Any solution must settle long-standing issues such as the status of Jerusalem, mutually agreed borders, Israel’s security concerns, Palestinian demands for statehood, and the fate of Israel’s settlements and military presence in territory where Palestinians want to build that state.

Palestinian leaders are refusing to engage with the White House, accusing it of pro-Israel bias. Breaking with the international consensus, Trump in 2017 recognised Jerusalem as Israel’s capital, infuriating the Palestinians and other Arabs.

ACROSS THE GREAT DIVIDE

The IMF says unemployment stands at 30% in the West Bank and 50% in Gaza, the economy of which has suffered years of Israeli and Egyptian blockades as well as recent foreign aid cuts and sanctions by the Palestinian Authority, Hamas’ rival in the Israeli-occupied West bank.

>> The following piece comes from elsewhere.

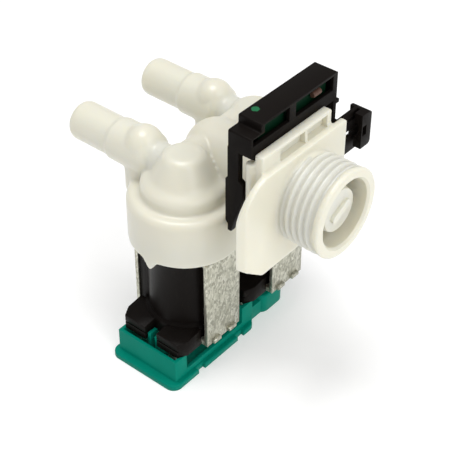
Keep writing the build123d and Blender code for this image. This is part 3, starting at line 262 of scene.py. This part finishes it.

Among the 179 proposed infrastructure and business projects is a $5 billion transportation corridor to connect the West Bank and Gaza, according to documents reviewed by Reuters. Some of them have been floated before and stalled for lack of underlying political or security agreements.

“The economic vision has to be linked to resolving the entire conflict, and this doesn’t bring the Israelis and Palestinians any closer together. So I’m not optimistic this plan can materialize anytime soon,” Makovsky said.

Even at a break between sessions in Bahrain, differences between the two sides of the Israeli-Arab divide could be seen.

Israeli businessman Shlomi Fogel was in conversation with a UAE businesswoman. Asked for their views on Kushner’s approach of tackling economic issues first, Shlomi said: “If we wait for the politicians, it will take forever. We could do parts of this economic plan with the right support.”

The Dubai-based businesswoman suggested, however, that the plan was too ambitious to be put into effect anytime soon.

“There were efforts like Oslo that didn’t work out – and that was because of the Israelis,” she said. “You can’t assume the economics will work if the politics don’t move.”